DENVER – A former Forest Service worker who admitted starting Colorado's largest wildfire surrendered Monday to begin serving a six-year federal prison sentence in Texas.
Terry Lynn Barton, 39, turned herself in at the Carswell Federal Medical Center in Fort Worth, Texas. Medical centers take prisoners with serious physical or mental heath problems, according to the Federal Bureau of Prisons.
There was no indication that Barton was ill when she was sentenced, but she was ordered to undergo mental health counseling after she was arrested.
In her first interview since the fire, Barton said she wasn't thinking about the fire danger when she burned a letter from her estranged husband, whom she was trying to divorce. The fire grew to 138,000 acres and destroyed 133 homes.
"It was just the state of mind I was in and I didn't do it on purpose," she said in an interview broadcast on Denver's KCNC-TV Monday night. "It just upset me and I thought: 'I'm not going to let him get to me. I'm going to get this divorce.'"
Barton, whose job included watching for fires banned because of dry conditions brought on by drought, said she drove away but looked back to see she had started a fire. She helped battle the inferno for days, too afraid to come forward and admit her guilt.
"There wouldn't be a day that would go by that I could live with myself knowing that I destroyed something that I loved so much -- and that's the forest -- and to hurt people, because I love people," she said.
Barton also said she accepts her prison sentence and understands the consequences of her actions.
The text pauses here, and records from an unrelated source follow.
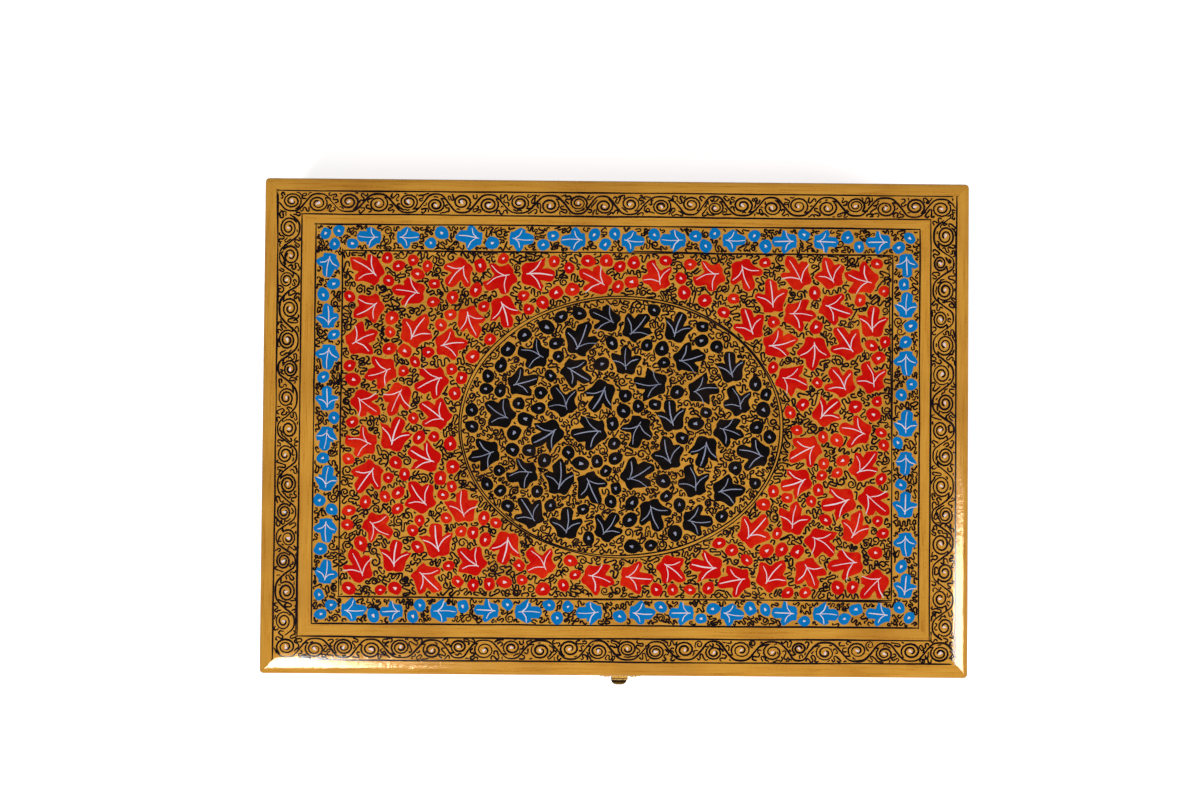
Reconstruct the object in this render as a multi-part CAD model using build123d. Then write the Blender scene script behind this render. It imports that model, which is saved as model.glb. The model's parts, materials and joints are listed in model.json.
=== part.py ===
from build123d import *

# Kashmiri papier mache box: a flat rectangular case with a hinged tray lid, made of paper pulp boards
# that are lapped, pinned and glued at the corners, lined with velvet, hung on two brass butt hinges and
# held shut by a brass hasp. Millimetres, +Z up. The origin is the centre of the underside, +X runs along
# the length and the hasp is at the front, on the -Y side.

import os
from math import cos, radians, sin, tan

# ---------------------------------------------------------------- driving dimensions
# Pulp boards
box_length = 254.0  # outside, along X
box_width = 178.0  # outside, along Y
wall_thickness = 7.0
case_wall_height = 56.0
rail_height = 13.4  # walls of the lid's tray
floor_thickness = 5.0
corner_lap = 3.5  # how much of a long wall is left outside a short wall's end
floor_lap = 3.5  # how far the floor stays inside the outer faces
corner_radius = 1.5
seam_edge_radius = 0.5  # outer edges along the seam, softened by sanding and lacquer
seam_gap = 0.25  # between the case's rim and the lid
flock_thickness = 0.6
flock_margin = 1.5

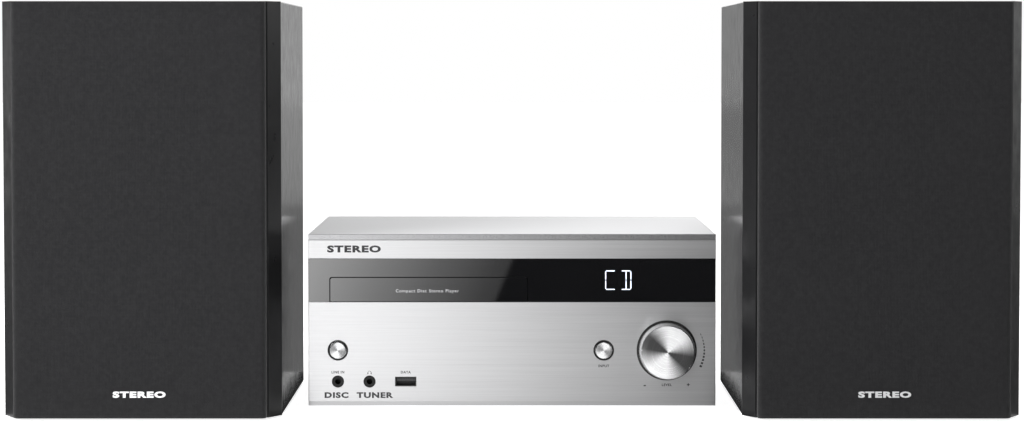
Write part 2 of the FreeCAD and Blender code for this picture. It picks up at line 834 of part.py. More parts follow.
def loader_frame():
    low = loader_floor_z - loader_floor_thickness
    top = low + loader_wall_height
    outer = loader_wall_x + loader_wall
    floor = block(door_x - outer, door_x + outer, loader_front, loader_back, low, loader_floor_z)
    bridge = block(door_x - outer, door_x + outer, disc_centre_depth - 14, disc_centre_depth + 14, top - 2, top)
    parts = [floor, bridge] + loader_side(-1) + loader_side(1)
    parts += [rod_along_z(x, y, loader_post_radius, pan_top, low) for x, y in loader_posts()]
    pin_collar = rod_along_z(gear_x, gear_depth, gear_pin_radius * 2, loader_floor_z, gear_bottom - tray_slide_gap)
    pin = rod_along_z(gear_x, gear_depth, gear_pin_radius, loader_floor_z, gear_top)
    parts += [pin_collar, pin]
    rods, y0, y1 = guide_rods()
    for rod_side in (-1, 1):
        x = door_x + rod_side * rod_half_spacing
        for start in (y0, y1 - rod_radius * 2):
            bracket = block(x - rod_radius * 2, x + rod_radius * 2, start, start + rod_radius * 2,
                            loader_floor_z, rod_z + rod_radius * 1.6)
            parts.append(bracket)
    frame = fuse_all(parts)
    frame = cut_all(frame, rods)
    motor = tube_along_z_blind(door_x, disc_centre_depth, spindle_motor_radius, spindle_radius + running_clearance,
                               loader_floor_z, loader_floor_z + spindle_motor_height)
    return group([frame, motor] + rods)


def tube_along_z_blind(x, y, outer, inner, z0, z1):
    return rod_along_z(x, y, outer, z0, z1).cut(rod_along_z(x, y, inner, z0 + 2, z1 + 1))


def turntable():
    low = turntable_z
    top = low + turntable_thickness
    platter = rod_along_z(door_x, disc_centre_depth, turntable_radius, low, top)
    hub = rod_along_z(door_x, disc_centre_depth, turntable_hub_radius, top, top + turntable_hub_height)
    hub = hub.makeChamfer(1.2, edges_where(hub, lambda c, e: c.z > top + turntable_hub_height - 0.01))
    shaft = rod_along_z(door_x, disc_centre_depth, spindle_radius, loader_floor_z + 3, low)
    return fuse_all([platter, hub, shaft])


def pickup_sled():
    y0 = sled_rest_front
    y1 = y0 + sled_length
    low = rod_z - sled_height / 2
    high = rod_z + sled_height / 2
    body = block(door_x - sled_half_width, door_x + sled_half_width, y0, y1, low, high)
    for side in (-1, 1):
        body = body.cut(rod_along_y(door_x + side * rod_half_spacing, rod_z, rod_radius + running_clearance,
                                    y0 - 1, y1 + 1))
    holder = block(door_x - lens_radius * 2, door_x + lens_radius * 2, y0 + 3, y1 - 3, high, high + 2)
    lens = rod_along_z(door_x, (y0 + y1) / 2, lens_radius, high + 2, high + 3)
    return fuse_all([body, holder, lens])


# ------------------------------------------------------ receiver: the rear
def board_corners():
    """The main board's four standoffs, between the loader's posts."""
    left, right, front, rear = board_span()
    inset = standoff_radius + 1
    for x in (left + inset, right - inset):
        for y in (front + inset, rear - inset):
            yield x, y


def board_span():
    reach = loader_wall_x - loader_post_radius * 2 - 1
    return door_x - reach, door_x + reach, main_board_front, receiver_depth - main_board_rear_inset


def main_board():
    left, right, front, rear = board_span()
    z = pan_top + main_board_height
    top = z + board_thickness
    parts = [block(left, right, front, rear, z, top)]
    sink_x = right - 40
    base = block(sink_x, sink_x + 4, front + 8, front + 8 + heat_sink_length, top, top + 30)
    fins = []
    for index in range(heat_sink_fins):
        y = front + 9 + heat_sink_fin_pitch * 1.5 * index
        fins.append(block(sink_x + 4, sink_x + 4 + heat_sink_fin_height, y, y + heat_sink_fin_thickness,
                          top, top + 28))
    parts.append(fuse_all([base] + fins))
    for index in range(3):
        parts.append(rod_along_z(left + 20 + index * 18, front + 20, capacitor_radius, top, top + capacitor_height))
        parts.append(block(left + 12 + index * 18, left + 22 + index * 18, front + 50, front + 62, top, top + 2))
    return group(parts)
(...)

In Denver, federal prosecutors said Monday they had filed a motion seeking to preserve the right to appeal a judge's decision to deny restitution in the case.
The federal government had requested $14.7 million to cover firefighting costs and restoration of the Pike National Forest. The request was denied by a federal judge when he sentenced Barton on Feb. 21 on two arson charges.
Barton also has been sentenced to serve 12 years on a state arson charge. Her lawyer has appealed, claiming the judge might have had a conflict of interest because he was personally affected by the fire.
Prosecutors contend Judge Edward Colt treated Barton fairly and should not be removed from the case.
Before sentencing Barton this month, Colt said he fled his home for one night after seeing heavy smoke from the fire.
Colt has not decided how much Barton must pay in restitution for the fire, which destroyed 133 homes.
Prosecutors said it caused at least $29.9 million in damage.